When the corresponding — very pricy — proposal reached the decision maker, he called me and said that it was way too expensive. After some back-and-forth, it was divided into phases, and the first phase that was ordered was one-sixth of the price for the monster solution.

But at least there is a framework contract in place, so we can go step-by-step.

Fallacy 4: Internal Reorganization

Big organizations love internal reorganizations. No matter if this is due to economic pressure, mergers & acquisitions, or due to the taste of a new chief executive.
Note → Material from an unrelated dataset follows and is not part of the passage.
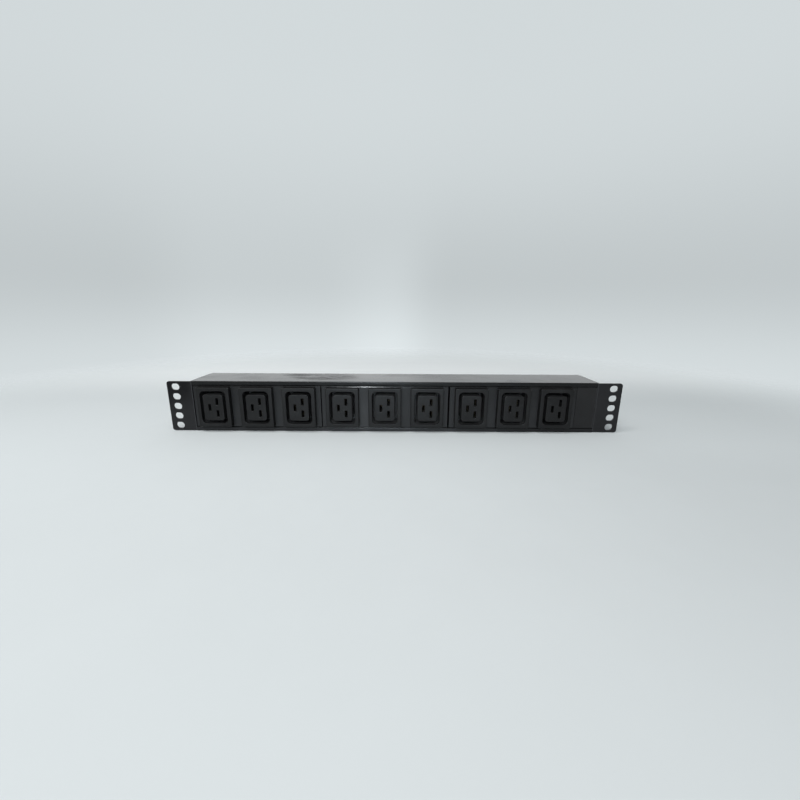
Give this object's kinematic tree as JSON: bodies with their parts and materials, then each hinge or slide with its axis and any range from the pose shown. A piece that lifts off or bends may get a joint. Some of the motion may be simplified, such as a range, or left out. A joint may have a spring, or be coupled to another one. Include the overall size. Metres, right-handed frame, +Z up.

Here is how you usually learn that there is an internal reorganization. After months of silence, you’re checking in with procurement, asking about the status of the RFP and the next steps. You are told that there is a hold-up due to an internal reorganization, and they will get back to you as quickly as they can. Or not.

In one recent RFP, the prospective customer merged with three direct competitors, so the RFP wasn’t awarded. Instead, we were told that there would be some additional requirements from the newly merged competitors, but those additional requirements weren’t sent through over months. It looks like Fallacy 4 and Fallacy 3 accidentally morphed into one big giant Fallacy 43.

In another recent RFP, the contract was ready in its final version, and the contract signature was promised for 10 months, but postponed repeatedly due to internal reorganization. Only when we escalated and said that we lost trust that the contract would ever be signed, the prospective customer reengaged. They opened the discussion by telling us that we had no idea how the business would work in their part of the world and that there would be yet another delay of 2 months in signing the contract.

Conclusion

I could give tons of other examples. They all have in common that procurement departments often delay decisions for various reasons and that delaying decisions to satisfy a business need destroys value for the customer.

And never forget, it also destroys value for the supplier. And if you destroy so much value for your suppliers that they eventually go out of business, you won’t get the benefits you sought by starting that procurement months, or rather years ago.